Just consider the last few weeks since the law has been in place.  I don't live in Colorado, but I don't hear any national outcry about how this law is the road to hell.  We're going to collectively accept that it's OK, after all these years.  Maybe it's an apples to oranges comparison, but it seems a lot like the slow but inexorable march toward acceptance of same-sex marriage.



Tuesday, January 14, 2014

Cash Only

Iowa is a state where the modern does battle with the anachronistic on a daily basis.  There is no better example of this than the Iowa State Fair, where you see both designer clothes and bib overalls.  Where you see both major music acts and fiddlers on stage.  Where you see both presidential candidates and carnies.

But there is apparently one thing Iowans will not allow to be modernized, namely how they pay for their fair food.  Last week the state fair caused a furor by saying they were implementing a pay-by-ticket policy on food, where fair-goers would first have to purchase tickets for $.50, and then use them for their food purchases.

This is probably a thinly-veiled attempt by the fair to keep concession stands honest when reporting their food sales, from which the fair gets a cut.  It seemed benign enough though, right?  I mean, we've all been places where we exchange tickets rather than cash for food or beverages.  Plus, it would be safer for all those making night deposits of cash.

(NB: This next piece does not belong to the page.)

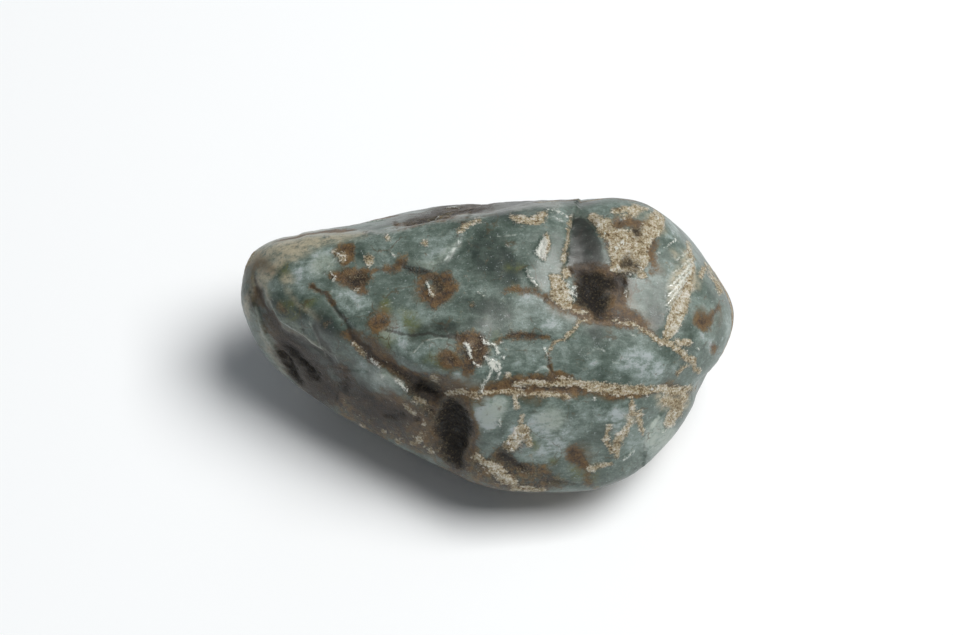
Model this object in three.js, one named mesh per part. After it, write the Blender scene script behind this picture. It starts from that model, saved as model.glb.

Instead, the blue-collar resistors of change that apparently are at the core of the Iowa State Fair rose up, and using social media (who knew?), they slayed the ticket dragon.  My goodness, stand in one line to get tickets before standing in another to get their fried-on-a-stick food?  Outrageous!

It didn't hurt that governor-for-life Terry Branstad weighed in that the fair should reconsider.  Like he ever goes to the fair and buys fair food with cash.  It also came out that the guv is on the state fair board, but never goes to the meetings.  Maybe he should at least start reading the meeting minutes.

So the fair is going back to the old (read: current) cash-for-food method.  The question is in 10 years, when we'll all be paying for things by debiting from our cell phones instead of cash or tickets, will the agents of non-change rise up again in the defense of anachronism?

Tuesday, January 7, 2014

Weathering The Weather

Check out this screenshot I took of the weather conditions in Des Moines on January 6, 2014:


Now, check out this screenshot I took of the weather conditions in Des Moines on August 30, 2013:


We love to talk about the weather in Iowa.  It starts virtually every conversation - it's crazy.  It's primarily because agriculture is our economic engine, and the weather has the biggest impact on agriculture.  (Well, that and government subsidies.)

But when you see weather extremes like this.....a 115 degree temperature change in a four month period, not to mention a 142 degree "wind chill to heat index" temperature change?  Even I think it's something worth discussing.

Here's what not to include in that conversation - that somehow the very cold temps mean global warming doesn't exist.  That's ignorant.  If anything, this is an argument that climate change (a more apt term to describe things) is in fact happening. Weather extremes support that, cold or hot.